У Жореса блеснули глаза. Он приоткрыл рот. Гюро, боясь недоразумения, поспешил добавить:

— Мне кажется, что мы оба, не отказываясь каждый от своей независимости, могли бы в решительный момент помочь друг другу.

Жорес был, казалось, разочарован. Он сказал:

— Простите меня. Я не уверен, что вольные стрелки, даже самые отважные или ловкие, значительно повышают боеспособность регулярной армии.

Помолчав, он продолжал:

— Вы понимаете, что и мне была бы очень приятна независимость. Не всегда мне доставляет удовольствие платиться за ошибки, глупости, промахи или чудачества того или другого товарища или тратить время на преподавание азбучных истин всей этой компании.

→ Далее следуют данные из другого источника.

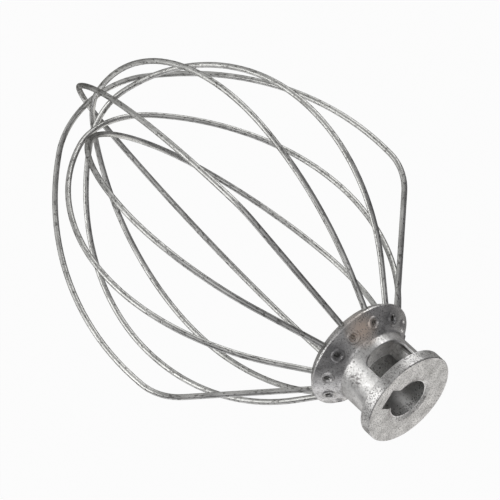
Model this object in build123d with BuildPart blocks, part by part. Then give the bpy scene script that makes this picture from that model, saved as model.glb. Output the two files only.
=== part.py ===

Он опять помолчал, барабаня пальцами правой руки по столу, а левой медленно поглаживая бороду. Затем спросил:

— Вы не масон?

— Нет. Ведь и вы не масон?

— Будь я им, я бы вам не задал этого вопроса, оттого, что насколько я знаю…

— А почему вы задали его?

— Хотел выяснить, не компенсируется ли с этой стороны ваша изоляция. Мне кажется, некоторые из наших товарищей строят себе немало иллюзий относительно масонства. Но, в конце концов, это корпорация. Да… Вероятно, мое воображение тормозится партийным складом мышления. Признаюсь, что я даже в общих чертах не представляю себе, как вы намерены действовать. Разве что…

— Что?

— Разве что вы просто собираетесь прийти к власти обычными путями.

— В тот или иной момент — пожалуй. Вы бы меня осудили?

— Нет.

— Мог ли бы я в этот день рассчитывать на вашу поддержку?

— Вы бы на нее имели право, если бы намерения у вас до тех пор не изменились.

— Не находите ли вы, что именно вольный стрелок может отважиться на некоторые шаги, которые бы поколебался предпринять командующий регулярной армией?

— Это возможно. Но… раз уж я притворяюсь дурачком… мне кажется, что уже теперь ваше положение в парламенте открывает вам доступ к власти. Если не завтра, то послезавтра. Вы будете министром, когда захотите. А потом и председателем совета. Но и при этих условиях мне неясно, чего вы ждете от более необычных, более таинственных способов действия…

— Допускаете ли вы, Жорес, что некоторые денежные влияния играют тайную и подчас решающую роль в жизни народов?

— Разумеется.

— В каком направлении они действуют?

— В направлении, часто расходящемся с нашим.